= Entries provided =

# # # # # # #

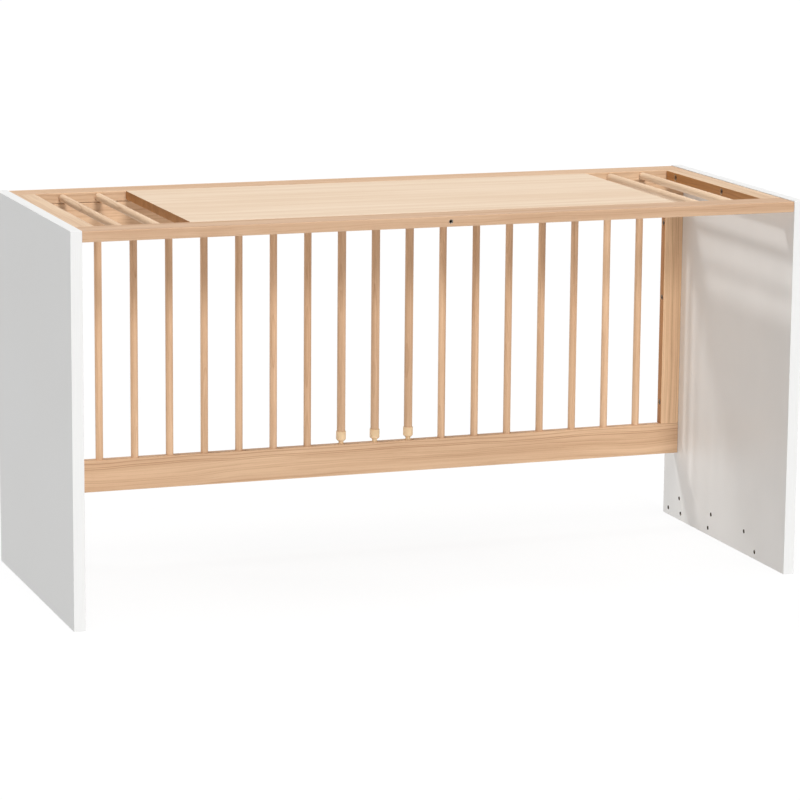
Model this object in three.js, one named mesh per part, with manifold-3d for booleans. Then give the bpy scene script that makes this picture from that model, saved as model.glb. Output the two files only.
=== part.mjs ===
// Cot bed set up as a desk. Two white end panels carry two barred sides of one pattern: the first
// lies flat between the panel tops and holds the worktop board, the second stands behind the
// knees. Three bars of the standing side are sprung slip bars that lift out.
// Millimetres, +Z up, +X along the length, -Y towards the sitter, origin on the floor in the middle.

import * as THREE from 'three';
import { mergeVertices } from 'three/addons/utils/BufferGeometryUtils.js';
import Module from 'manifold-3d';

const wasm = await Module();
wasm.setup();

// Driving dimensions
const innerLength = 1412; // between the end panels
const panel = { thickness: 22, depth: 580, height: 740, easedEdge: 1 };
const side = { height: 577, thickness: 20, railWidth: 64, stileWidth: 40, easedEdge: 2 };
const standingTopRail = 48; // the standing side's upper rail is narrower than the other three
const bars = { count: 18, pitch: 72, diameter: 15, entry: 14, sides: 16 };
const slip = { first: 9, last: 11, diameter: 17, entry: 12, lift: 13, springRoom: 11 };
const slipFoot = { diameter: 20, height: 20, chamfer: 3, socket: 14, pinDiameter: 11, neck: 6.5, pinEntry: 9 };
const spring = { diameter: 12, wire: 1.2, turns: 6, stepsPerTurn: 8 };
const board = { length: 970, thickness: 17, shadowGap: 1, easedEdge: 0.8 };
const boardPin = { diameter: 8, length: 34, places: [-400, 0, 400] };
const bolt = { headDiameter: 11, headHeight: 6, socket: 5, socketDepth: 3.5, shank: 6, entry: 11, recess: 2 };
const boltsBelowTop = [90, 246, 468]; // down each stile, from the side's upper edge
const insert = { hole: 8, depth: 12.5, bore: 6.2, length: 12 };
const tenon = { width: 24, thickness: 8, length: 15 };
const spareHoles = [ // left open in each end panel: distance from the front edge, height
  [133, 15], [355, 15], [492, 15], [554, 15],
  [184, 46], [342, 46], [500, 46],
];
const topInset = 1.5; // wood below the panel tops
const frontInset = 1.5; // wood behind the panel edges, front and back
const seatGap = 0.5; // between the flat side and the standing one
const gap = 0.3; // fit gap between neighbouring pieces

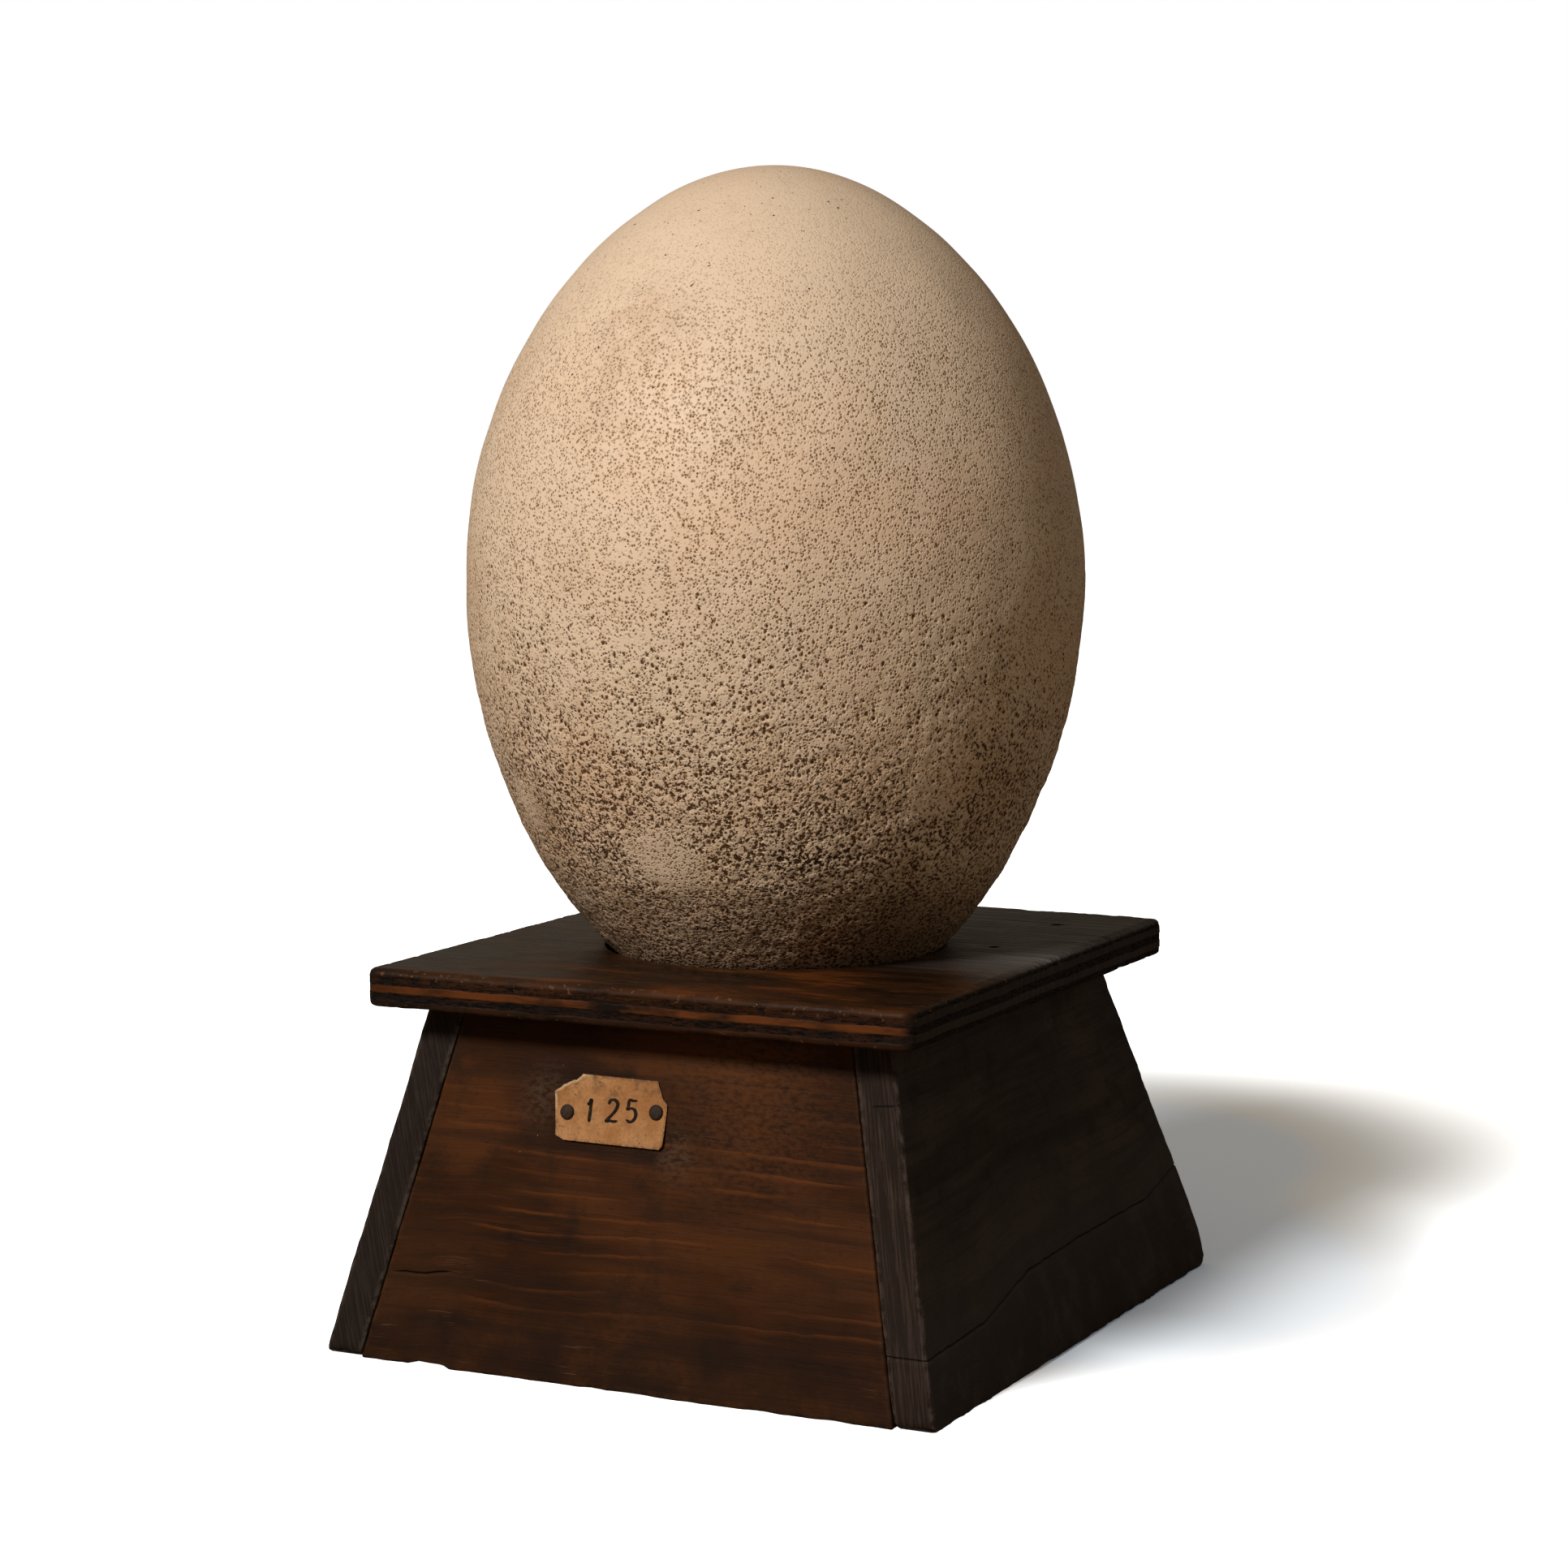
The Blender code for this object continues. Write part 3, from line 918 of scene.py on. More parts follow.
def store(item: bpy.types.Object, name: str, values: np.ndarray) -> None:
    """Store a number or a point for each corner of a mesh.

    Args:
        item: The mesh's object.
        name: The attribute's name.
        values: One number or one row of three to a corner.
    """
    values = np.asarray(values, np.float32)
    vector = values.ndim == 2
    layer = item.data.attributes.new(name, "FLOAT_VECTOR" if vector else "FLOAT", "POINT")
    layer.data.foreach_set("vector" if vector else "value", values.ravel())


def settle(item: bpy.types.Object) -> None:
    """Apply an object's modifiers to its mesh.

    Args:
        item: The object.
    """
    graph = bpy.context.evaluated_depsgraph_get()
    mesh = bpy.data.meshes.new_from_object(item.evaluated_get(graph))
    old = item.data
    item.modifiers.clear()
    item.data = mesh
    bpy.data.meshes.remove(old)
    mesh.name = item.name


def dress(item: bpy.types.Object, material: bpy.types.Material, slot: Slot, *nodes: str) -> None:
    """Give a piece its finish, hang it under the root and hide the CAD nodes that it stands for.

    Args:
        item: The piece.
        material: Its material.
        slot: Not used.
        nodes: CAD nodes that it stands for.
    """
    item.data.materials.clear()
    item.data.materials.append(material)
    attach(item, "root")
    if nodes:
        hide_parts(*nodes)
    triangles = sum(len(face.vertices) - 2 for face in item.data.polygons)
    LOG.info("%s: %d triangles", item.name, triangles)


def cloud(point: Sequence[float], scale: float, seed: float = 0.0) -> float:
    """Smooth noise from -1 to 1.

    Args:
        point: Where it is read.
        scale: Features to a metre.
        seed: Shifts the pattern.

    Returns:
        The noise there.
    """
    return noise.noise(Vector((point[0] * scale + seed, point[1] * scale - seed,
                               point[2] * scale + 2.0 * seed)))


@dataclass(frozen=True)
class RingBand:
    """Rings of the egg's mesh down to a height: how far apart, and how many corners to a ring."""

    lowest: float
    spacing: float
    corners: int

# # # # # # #

= What is being asked =
All of the material above needs to be copied exactly.

= Result of this task =
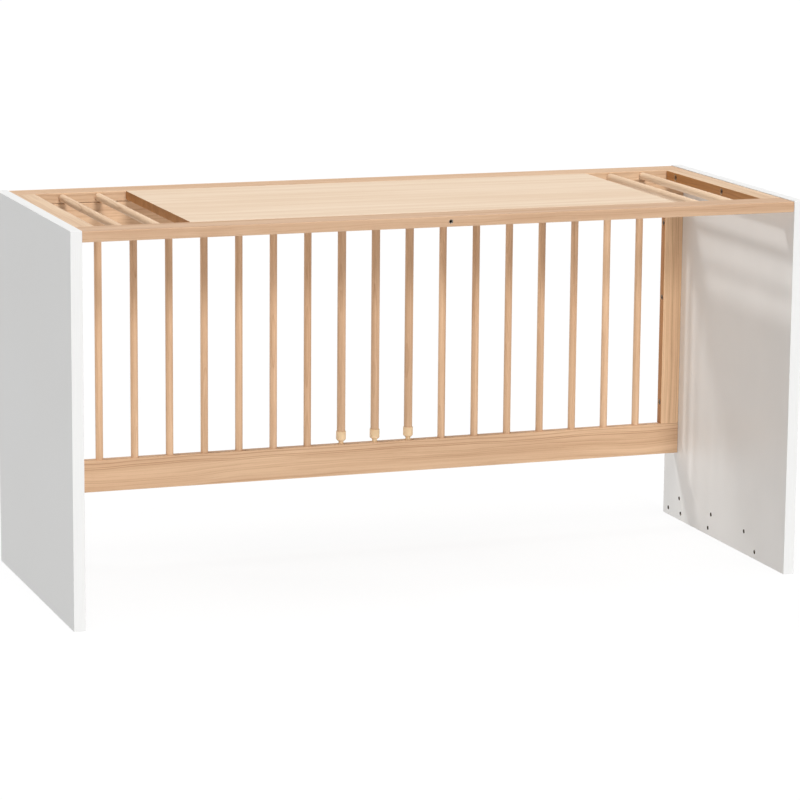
Model this object in three.js, one named mesh per part, with manifold-3d for booleans. Then give the bpy scene script that makes this picture from that model, saved as model.glb. Output the two files only.
=== part.mjs ===
// Cot bed set up as a desk. Two white end panels carry two barred sides of one pattern: the first
// lies flat between the panel tops and holds the worktop board, the second stands behind the
// knees. Three bars of the standing side are sprung slip bars that lift out.
// Millimetres, +Z up, +X along the length, -Y towards the sitter, origin on the floor in the middle.

import * as THREE from 'three';
import { mergeVertices } from 'three/addons/utils/BufferGeometryUtils.js';
import Module from 'manifold-3d';

const wasm = await Module();
wasm.setup();

// Driving dimensions
const innerLength = 1412; // between the end panels
const panel = { thickness: 22, depth: 580, height: 740, easedEdge: 1 };
const side = { height: 577, thickness: 20, railWidth: 64, stileWidth: 40, easedEdge: 2 };
const standingTopRail = 48; // the standing side's upper rail is narrower than the other three
const bars = { count: 18, pitch: 72, diameter: 15, entry: 14, sides: 16 };
const slip = { first: 9, last: 11, diameter: 17, entry: 12, lift: 13, springRoom: 11 };
const slipFoot = { diameter: 20, height: 20, chamfer: 3, socket: 14, pinDiameter: 11, neck: 6.5, pinEntry: 9 };
const spring = { diameter: 12, wire: 1.2, turns: 6, stepsPerTurn: 8 };
const board = { length: 970, thickness: 17, shadowGap: 1, easedEdge: 0.8 };
const boardPin = { diameter: 8, length: 34, places: [-400, 0, 400] };
const bolt = { headDiameter: 11, headHeight: 6, socket: 5, socketDepth: 3.5, shank: 6, entry: 11, recess: 2 };
const boltsBelowTop = [90, 246, 468]; // down each stile, from the side's upper edge
const insert = { hole: 8, depth: 12.5, bore: 6.2, length: 12 };
const tenon = { width: 24, thickness: 8, length: 15 };
const spareHoles = [ // left open in each end panel: distance from the front edge, height
  [133, 15], [355, 15], [492, 15], [554, 15],
  [184, 46], [342, 46], [500, 46],
];
const topInset = 1.5; // wood below the panel tops
const frontInset = 1.5; // wood behind the panel edges, front and back
const seatGap = 0.5; // between the flat side and the standing one
const gap = 0.3; // fit gap between neighbouring pieces

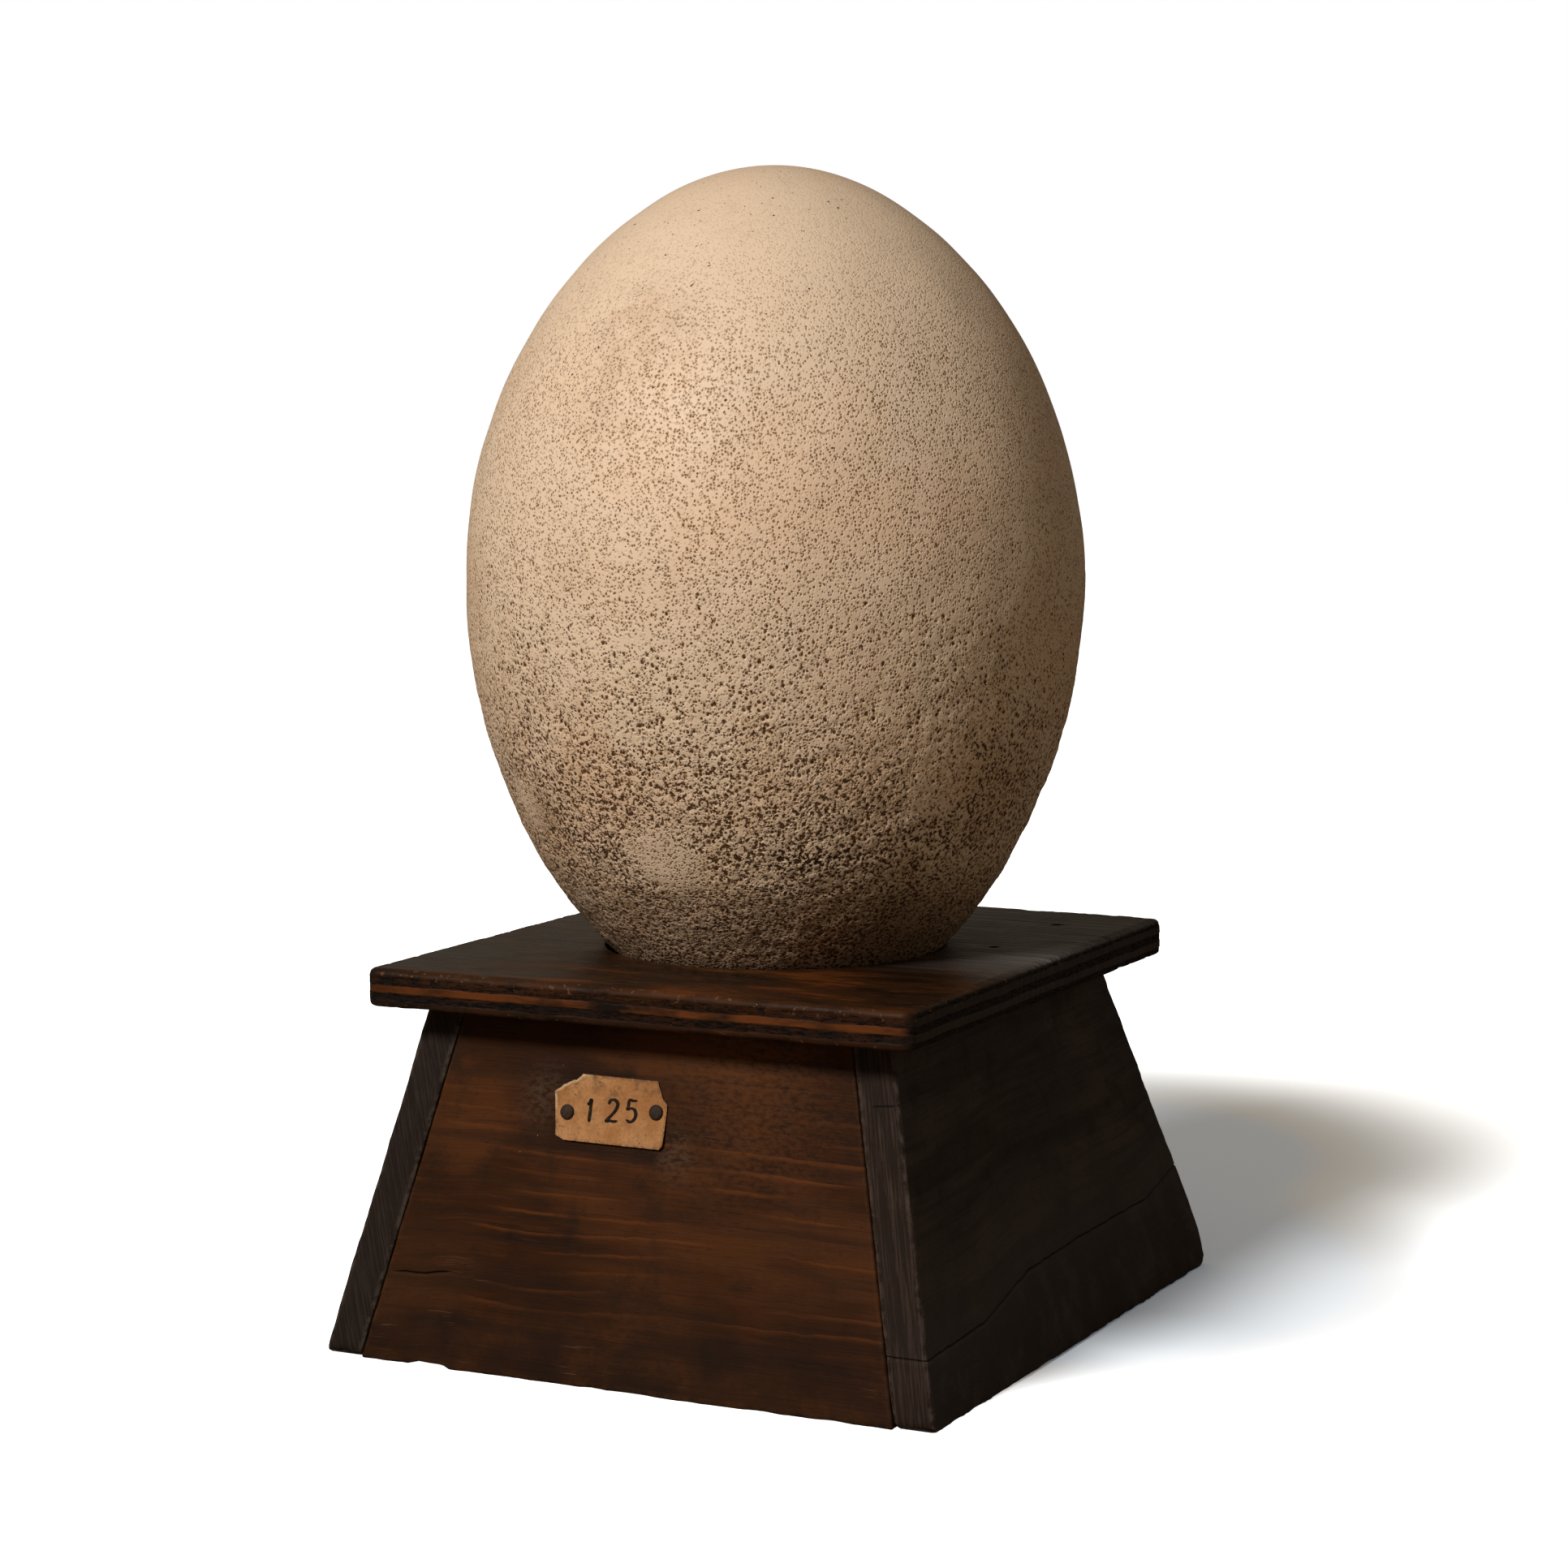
The Blender code for this object continues. Write part 3, from line 918 of scene.py on. More parts follow.
def store(item: bpy.types.Object, name: str, values: np.ndarray) -> None:
    """Store a number or a point for each corner of a mesh.

    Args:
        item: The mesh's object.
        name: The attribute's name.
        values: One number or one row of three to a corner.
    """
    values = np.asarray(values, np.float32)
    vector = values.ndim == 2
    layer = item.data.attributes.new(name, "FLOAT_VECTOR" if vector else "FLOAT", "POINT")
    layer.data.foreach_set("vector" if vector else "value", values.ravel())


def settle(item: bpy.types.Object) -> None:
    """Apply an object's modifiers to its mesh.

    Args:
        item: The object.
    """
    graph = bpy.context.evaluated_depsgraph_get()
    mesh = bpy.data.meshes.new_from_object(item.evaluated_get(graph))
    old = item.data
    item.modifiers.clear()
    item.data = mesh
    bpy.data.meshes.remove(old)
    mesh.name = item.name


def dress(item: bpy.types.Object, material: bpy.types.Material, slot: Slot, *nodes: str) -> None:
    """Give a piece its finish, hang it under the root and hide the CAD nodes that it stands for.

    Args:
        item: The piece.
        material: Its material.
        slot: Not used.
        nodes: CAD nodes that it stands for.
    """
    item.data.materials.clear()
    item.data.materials.append(material)
    attach(item, "root")
    if nodes:
        hide_parts(*nodes)
    triangles = sum(len(face.vertices) - 2 for face in item.data.polygons)
    LOG.info("%s: %d triangles", item.name, triangles)


def cloud(point: Sequence[float], scale: float, seed: float = 0.0) -> float:
    """Smooth noise from -1 to 1.

    Args:
        point: Where it is read.
        scale: Features to a metre.
        seed: Shifts the pattern.

    Returns:
        The noise there.
    """
    return noise.noise(Vector((point[0] * scale + seed, point[1] * scale - seed,
                               point[2] * scale + 2.0 * seed)))


@dataclass(frozen=True)
class RingBand:
    """Rings of the egg's mesh down to a height: how far apart, and how many corners to a ring."""

    lowest: float
    spacing: float
    corners: int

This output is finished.